An Appeal to Obey Marching Orders

Churches must remain focused on Christ’s mission to avoid expending disproportionate energy on lesser concerns.

Editor’s Note: This article by Vance Havner was originally published in the December 1950 issue of Message magazine and is being republished as part of the Voices of the Past series. Original style conventions have been retained, as well as some outdated terminology, out of respect to the original work.

Now and then, various church bodies announce that during the coming year they expect to major in evangelism.

Someone has said that such a statement is like a railroad company announcing that it will major in transportation. The business of a railroad is transportation, and the business of a church is evangelism. It is God’s chief business for His church any time.

The early church began with a group of believers in the Lord Jesus Christ, filled with the Spirit, witnessing and winning others. They were out to know Christ and to make Him known. Just to be Christians and to persuade others to be Christians. 

Following Jesus, they became Fishers of Men. They had a story to tell to the nations, and they told it everywhere. They were not out to dispense good advice, but to declare good news. They gossiped the Gospel to high and low, in season, and out, from Jerusalem to the ends of the earth. But the simple tends to become complex, and so there grew up a vast organization that became an end to itself. It became so occupied with keeping its machinery moving that it could be likened to an oil mill that exported no oil, because it took all the oil to grease its own machinery. Spiritual movements start with men, then run through successive stages of movement, machinery, and finally end as monuments. After a while, proselyting members take the place of winning souls and God writes Ichabod over the concern and starts afresh somewhere else. 

Our Lord said “he that is not with me is against me, and he that gathereth not with me, scattereth abroad.” Christ is the great gatherer, and the only way we can assist Him in His gathering is by winning the lost. Mind you, He said, “he that gathereth not with me, scattereth abroad.” It is very evident that any Christian who is not engaged in gathering with his Lord, is working against Him. It is not going to church, singing in the choir, or raising money that identifies us with the great Gatherer, but soul winning. 

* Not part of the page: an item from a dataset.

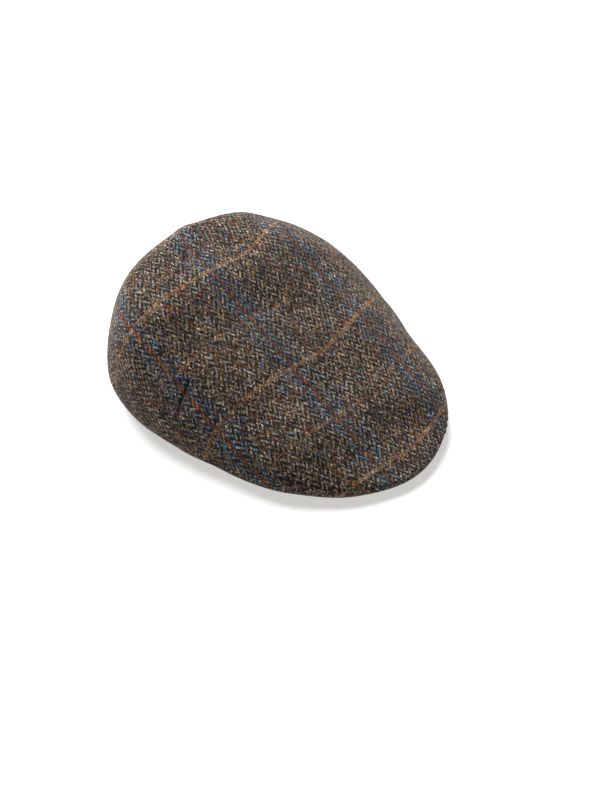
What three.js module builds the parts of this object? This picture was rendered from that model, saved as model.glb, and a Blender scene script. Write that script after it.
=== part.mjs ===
// A duckbill cap in tweed, lying on a table as it rests by itself.
// Millimetres, +Z up, the peak points along -Y, the table is z = 0, the origin is under the middle of the cap.
import * as THREE from "three";
import { mergeVertices } from "three/addons/utils/BufferGeometryUtils.js";

// Driving dimensions
const CLOTH = 2.5; // tweed with its interlining, one wall all over
const HEM = 4; // cloth turned in flat along the rim
const CROWN_BACK = 98; // from the middle of the crown to the back
const PEAK_TIP = 164.5; // from the middle of the crown to the tip of the peak
const SWING = 7.5; // how far the soft cap lets the tip of the peak lie to the right
const SWING_FROM = 40; // the swing starts this far behind the middle of the crown
const MIDDLE_AHEAD = 31.8; // the middle of the whole cap lies this far ahead of the middle of the crown
const MIDDLE_RIGHT = 0.3; // and this far to the right of it, because of the swing
const SEAM_RIDGE = 4.8; // the centre back seam stands out this far
const SEAM_HALF_TURN = 32; // degrees to each side over which the ridge dies out
const PEAK_THICK = 3; // the firm peak in its own tweed
const PEAK_RISE = 21; // its inner edge stands this much higher than its outer edge, in the middle
const PEAK_HALF_TURN = 68; // degrees that it reaches to each side of the tip
const HEAD_FRONT = 105; // from the middle of the crown to the front of the head opening
const HEAD_BACK = 81; // and to its back
const HEAD_HALF_WIDTH = 88;
const GAP = 0.4; // air between the peak and the hem below it

// The cap seen from above: one row for each direction, in degrees round from the back
const PLAN = [
  { turn: 0, reach: CROWN_BACK, tuck: 13, lift: 0 }, // reach of the widest line, how far the rim
  { turn: 25, reach: 96, tuck: 13, lift: 0 }, // tucks in under it, and the rim's height over the table
  { turn: 50, reach: 99, tuck: 13, lift: 2 },
  { turn: 75, reach: 105.5, tuck: 12, lift: 4 },
  { turn: 100, reach: 107, tuck: 9, lift: 3 },
  { turn: 125, reach: 115, tuck: 7, lift: 1 },
  { turn: 150, reach: 143, tuck: 6.5, lift: 0.5 },
  { turn: 165, reach: 157.5, tuck: 6, lift: 0 },
  { turn: 180, reach: PEAK_TIP, tuck: 6, lift: 0 },
];

// The cap seen from the side: one row for each place along it. The sweep runs evenly round a half circle that
// stands on the cap's length, 0 at the back and 180 at the tip, so that both ends close upright.
const SIDE = [
  { sweep: 0, belt: 30, rise: 0, square: 3.2, full: 2.0 }, // belt: height of the widest line
  { sweep: 25, belt: 28.5, rise: 33, square: 3.2, full: 2.0 }, // rise: top of the crown above the belt
  { sweep: 45, belt: 27, rise: 59.5, square: 3.2, full: 2.0 }, // square: how boxy a section is
  { sweep: 65, belt: 22, rise: 61, square: 3.2, full: 2.0 }, // full: how upright its sides are
  { sweep: 85, belt: 16.5, rise: 49.8, square: 3.25, full: 1.95 },
  { sweep: 105, belt: 14.3, rise: 35, square: 3.3, full: 1.9 },
  { sweep: 125, belt: 14, rise: 19.5, square: 3.2, full: 1.9 },
  { sweep: 145, belt: 10.5, rise: 6, square: 3.0, full: 2.15 },
  { sweep: 165, belt: 8, rise: 1.3, square: 2.85, full: 2.3 },
  { sweep: 180, belt: 7.8, rise: 0, square: 2.8, full: 2.4 },
];

// Facets of the meshes
const AROUND = 72; // sectors of the crown
const TOP_RINGS = 16; // from the middle of the top to the widest line
const TUCK_RINGS = 5; // from the widest line to the rim
const PEAK_ACROSS = 28;
const PEAK_DEEP = 7;

const QUARTER = Math.PI / 2;

// The slope of a table's column at a row, flat wherever the column turns back
function slopeAt(rows, key, column, i) {
  const before = rows[i - 1];
  const here = rows[i];
  const after = rows[i + 1];
  if (!before || !after) return 0;
  const widthBefore = here[key] - before[key];
  const widthAfter = after[key] - here[key];
  const slopeBefore = (here[column] - before[column]) / widthBefore;
  const slopeAfter = (after[column] - here[column]) / widthAfter;
  if (slopeBefore * slopeAfter <= 0) return 0;
  const weightBefore = 2 * widthAfter + widthBefore;
  const weightAfter = widthAfter + 2 * widthBefore;
  return (weightBefore + weightAfter) / (weightBefore / slopeBefore + weightAfter / slopeAfter);
}

// A smooth curve through a table's column that never swings past its rows
function along(rows, key, column, at) {
  let i = rows.findIndex((row) => row[key] >= at) - 1;
  if (i < 0) i = at <= rows[0][key] ? 0 : rows.length - 2;
  const width = rows[i + 1][key] - rows[i][key];
  const t = THREE.MathUtils.clamp((at - rows[i][key]) / width, 0, 1);
  const start = rows[i][column];
  const end = rows[i + 1][column];
  const startSlope = slopeAt(rows, key, column, i) * width;
  const endSlope = slopeAt(rows, key, column, i + 1) * width;
  const rest = 1 - t;
  return (
    start * rest * rest * (1 + 2 * t) +
    end * t * t * (3 - 2 * t) +
    startSlope * t * rest * rest -
    endSlope * t * t * rest
  );
}

// A column of the plan in any direction: both sides of the cap are alike
function planAt(turn, column) {
  const folded = Math.abs(((turn % 360) + 540) % 360 - 180);
  return along(PLAN, "turn", column, folded);
}

// The cap's half width at any distance along it, read off the plan's outline
const outline = [];
for (let turn = 0; turn <= 180; turn += 2) {
  const reach = planAt(turn, "reach");
  const angle = THREE.MathUtils.degToRad(turn);
  outline.push({ back: -reach * Math.cos(angle), half: reach * Math.sin(angle) });
}
function halfWidth(y) {
  const i = outline.findIndex((point) => point.back >= -y);
  if (i <= 0) return 0;
  const t = (-y - outline[i - 1].back) / (outline[i].back - outline[i - 1].back);
  return THREE.MathUtils.lerp(outline[i - 1].half, outline[i].half, t);
}

// The outside of the cloth over a place in the plan
function topHeight(x, y) {
  const share = THREE.MathUtils.clamp((CROWN_BACK - y) / (CROWN_BACK + PEAK_TIP), 0, 1);
  const sweep = THREE.MathUtils.radToDeg(Math.acos(1 - 2 * share));
  const half = halfWidth(y);
  const side = half > 0 ? Math.min(Math.abs(x) / half, 1) : 1;
  const square = along(SIDE, "sweep", "square", sweep);
  const full = along(SIDE, "sweep", "full", sweep);
  const bow = Math.pow(1 - Math.pow(side, square), 1 / full);
  return along(SIDE, "sweep", "belt", sweep) + along(SIDE, "sweep", "rise", sweep) * bow;
}

// The ridge of the centre back seam, which dies out sideways, over the top and down to the rim
function seamRidge(turn, r, z) {
  const folded = Math.abs(((turn % 360) + 540) % 360 - 180);
  const beside = Math.max(1 - folded / SEAM_HALF_TURN, 0) ** 1.5;
  const strength = SEAM_RIDGE * beside * THREE.MathUtils.smoothstep(r, 25, 85);
  const back = 0.6 * strength * THREE.MathUtils.smoothstep(z, 0, 30);
  const up = 0.8 * strength * THREE.MathUtils.smoothstep(z, 30, 60);
  return { back, up };
}

// A point on the outside of the cloth. The way down is 0 in the middle of the top, 1 on the widest line,
// 2 where the tucked side meets the flat hem, and 3 at the hem's inner edge.
function outside(turn, down) {
  const angle = THREE.MathUtils.degToRad(turn);
  const reach = planAt(turn, "reach");
  const lift = planAt(turn, "lift");
  const tuck = planAt(turn, "tuck");
  const across = -Math.sin(angle);
  const back = Math.cos(angle);
  let r = reach - tuck - HEM * (down - 2);
  let z = lift;
  if (down <= 1) {
    r = reach * Math.sin(down * QUARTER);
    z = topHeight(r * across, r * back);
  } else if (down <= 2) {
    const bend = (down - 1) * QUARTER;
    const belt = topHeight(reach * across, reach * back);
    r = reach - tuck * (1 - Math.cos(bend));
    z = belt + (lift - belt) * Math.sin(bend);
  }
  const ridge = seamRidge(turn, r, z);
  return new THREE.Vector3(r * across, r * back + ridge.back, z + ridge.up);
}

// The way that the outside of the cloth faces
function facing(turn, down) {
  if (down === 0) return new THREE.Vector3(0, 0, 1);
  if (down >= 2) return new THREE.Vector3(0, 0, -1);
  const step = 0.01;
  const round = outside(turn + 1, down).sub(outside(turn - 1, down));
  const fall = outside(turn, Math.min(down + step, 2)).sub(outside(turn, Math.max(down - step, 0)));
  return fall.cross(round).normalize();
}

// Crown: one cloth shell that runs on over the peak, hollow underneath, with its hem turned in
function crownPoint(turn, down, layer) {
  const place = outside(turn, down);
  if (layer === "outside") return place;
  return place.addScaledVector(facing(turn, down), -CLOTH);
}

const DOWN_RINGS = TOP_RINGS + TUCK_RINGS + 1;
function crownStation(ring) {
  const fromTop = ring <= DOWN_RINGS ? ring : 2 * DOWN_RINGS + 1 - ring;
  const layer = ring <= DOWN_RINGS ? "outside" : "inside";
  if (fromTop <= TOP_RINGS) return { down: fromTop / TOP_RINGS, layer };
  if (fromTop <= TOP_RINGS + TUCK_RINGS) return { down: 1 + (fromTop - TOP_RINGS) / TUCK_RINGS, layer };
  return { down: 3, layer };
}

// Swings the front of the cap to the right, and moves the whole cap over the origin
function settle(place) {
  const ahead = THREE.MathUtils.clamp((SWING_FROM - place.y) / (SWING_FROM + PEAK_TIP), 0, 1);
  place.x += SWING * ahead * ahead - MIDDLE_RIGHT;
  place.y += MIDDLE_AHEAD;
  return place;
}

// Moves each point of a plain closed shape to its place, and joins the points that then meet
function shaped(shape, placeOf) {
  const points = shape.getAttribute("position");
  for (let i = 0; i < points.count; i += 1) {
    const place = settle(placeOf(i, points, shape.getAttribute("uv")));
    points.setXYZ(i, place.x, place.y, place.z);
  }
  shape.deleteAttribute("normal");
  shape.deleteAttribute("uv");
  const joined = mergeVertices(shape, 1e-4);
  joined.computeVertexNormals();
  return joined;
}

function crownGeometry() {
  const rings = 2 * DOWN_RINGS + 1;
  const ball = new THREE.SphereGeometry(1, AROUND, rings);
  return shaped(ball, (i, points, uv) => {
    const ring = Math.round((1 - uv.getY(i)) * rings);
    const sector = Math.round(uv.getX(i) * AROUND - (ring === 0 || ring === rings ? 0.5 : 0));
    const { down, layer } = crownStation(ring);
    return crownPoint((360 * (sector % AROUND)) / AROUND, down, layer);
  });
}

// Peak: a firm crescent under the front of the crown, from just inside the rim to the front of the head opening
function headReach(turn) {
  const angle = THREE.MathUtils.degToRad(turn);
  const middle = (HEAD_BACK - HEAD_FRONT) / 2;
  const halfLength = (HEAD_BACK + HEAD_FRONT) / 2;
  const a = (Math.sin(angle) / HEAD_HALF_WIDTH) ** 2 + (Math.cos(angle) / halfLength) ** 2;
  const b = (-2 * middle * Math.cos(angle)) / halfLength ** 2;
  const c = (middle / halfLength) ** 2 - 1;
  return (-b + Math.sqrt(b * b - 4 * a * c)) / (2 * a);
}

function peakPoint(side, inward, up) {
  const turn = 180 + side * PEAK_HALF_TURN;
  const angle = THREE.MathUtils.degToRad(turn);
  const outer = planAt(turn, "reach") - planAt(turn, "tuck");
  const r = THREE.MathUtils.lerp(outer, headReach(turn), inward);
  const rise = PEAK_RISE * Math.cos(side * QUARTER) * inward;
  const underside = planAt(turn, "lift") + CLOTH + GAP;
  return new THREE.Vector3(-r * Math.sin(angle), r * Math.cos(angle), underside + rise + PEAK_THICK * up);
}

function peakGeometry() {
  const slab = new THREE.BoxGeometry(2, 1, 1, PEAK_ACROSS, PEAK_DEEP, 1);
  return shaped(slab, (i, points) =>
    peakPoint(points.getX(i), points.getY(i) + 0.5, points.getZ(i) + 0.5),
  );
}

// Materials: the same brown and grey tweed on both, the peak's a little darker
const crownTweed = new THREE.MeshStandardMaterial({ color: 0x4b433d, roughness: 0.95, metalness: 0 });
const peakTweed = new THREE.MeshStandardMaterial({ color: 0x3e3732, roughness: 0.95, metalness: 0 });

const cap = new THREE.Group();
cap.name = "tweed_cap";

const crown = new THREE.Mesh(crownGeometry(), crownTweed);
crown.name = "crown";
cap.add(crown);

const peak = new THREE.Mesh(peakGeometry(), peakTweed);
peak.name = "peak";
cap.add(peak);

export default cap;
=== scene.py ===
# The looks of a tweed duckbill cap, on a plain white floor.
import math
import bpy
import numpy as np
from mathutils import Matrix, Vector


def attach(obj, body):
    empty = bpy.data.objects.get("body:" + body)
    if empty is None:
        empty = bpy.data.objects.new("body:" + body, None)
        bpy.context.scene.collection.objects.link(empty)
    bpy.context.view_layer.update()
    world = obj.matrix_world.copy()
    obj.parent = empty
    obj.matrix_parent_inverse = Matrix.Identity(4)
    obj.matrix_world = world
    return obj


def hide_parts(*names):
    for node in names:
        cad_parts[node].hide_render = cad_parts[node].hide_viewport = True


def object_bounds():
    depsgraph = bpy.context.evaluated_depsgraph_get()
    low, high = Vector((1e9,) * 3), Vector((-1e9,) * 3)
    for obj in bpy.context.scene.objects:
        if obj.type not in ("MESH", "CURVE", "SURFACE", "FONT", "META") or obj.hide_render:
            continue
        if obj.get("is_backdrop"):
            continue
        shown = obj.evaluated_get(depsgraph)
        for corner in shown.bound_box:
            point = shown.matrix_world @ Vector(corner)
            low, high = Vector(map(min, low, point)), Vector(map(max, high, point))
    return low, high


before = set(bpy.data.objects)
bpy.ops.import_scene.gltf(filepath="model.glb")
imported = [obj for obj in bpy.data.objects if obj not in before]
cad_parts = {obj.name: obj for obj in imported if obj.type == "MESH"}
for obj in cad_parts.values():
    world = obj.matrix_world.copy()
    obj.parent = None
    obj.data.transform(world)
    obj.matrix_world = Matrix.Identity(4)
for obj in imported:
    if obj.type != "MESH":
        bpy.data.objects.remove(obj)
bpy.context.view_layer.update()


# The camera stands over the near side of the peak and looks down on the cap. The aim is a point of the
# floor under the crown, which stands left of the middle of the frame and above it.
VIEW_TURN = math.radians(-40.3)
VIEW_HEIGHT = math.radians(41.0)
VIEW_DISTANCE = 1.2
AIM = Vector((-0.0003, 0.0218, 0.0))
AIM_PIXEL = (258.6, 371.8)
FRAME_SIZE = (600, 800)
LENS = 74.5
SENSOR = 36.0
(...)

There is no better evidence of genuine faith in an individual Christian than a passionate desire to make Christ known to others. There is no better proof of the true church, but we live in a day of good tidings and hold our peace. The redeemed of the Lord do not say so. We are like Arctic Rivers frozen at the mouth. The church is dissipating her devotion on a thousand concerns, dribbling her energies on secondary issues. We have so many irons in the fire that none of them are hot. We need not only consecration, but concentration to our main business of evangelism. We have heard of a Lighthouse Keeper who was supplied with a certain amount of oil with which to keep his light shining, but with the best of intentions, he loaned some of it to a fisherman for his boat, and some more he gave to a villager for his lamp. Thus he dribbled his oil here and there. One night a fierce storm arose and ships went down and lives were lost because the oil gave out in the lighthouse and the beacon failed to shine. The church has wasted her oil these days on causes, some of which may be worthy enough in themselves, but she has forgotten that “dark the night of sin hath settled, loud the angry billows roar, eager eyes are watching, longing, for the lights along the shore.” We are failing lost men and women because we have neglected our main business of sending the Gospel light. The crisis of this hour will never be met by clever little talks on current events and cookie munching in church basements. How selfish we are to stuff ourselves with Gospel truth while multitudes have never heard. When the disciples served the loaves and fishes to the thousands, they did not keep feeding the front row, they reached the last man on the back row. Shame on us, that we gorge ourselves while millions starve for the lack of the Gospel. Our Lord’s marching orders were to “go into all the world” making disciples. How slow we have been from the start. Even the Jerusalem saints at the very outset began to settle at the center so that God had to send persecution to scatter them to the circumference. We cannot sit huddled over our own coals in smug mutual-congratulation societies behind tons of bricks. If we do not invade the circumference, the circumference will invade us. 

We are saved to tell others, and may God awaken us from our ease in Zion, our playing around with a multitude of little things, until we quit majoring in the minor and minoring in the major. Any church whose business is not God’s business will soon be out of business.

Editor’s Note: This article was reprinted in Message magazine in 1950 by permission of Christ for America.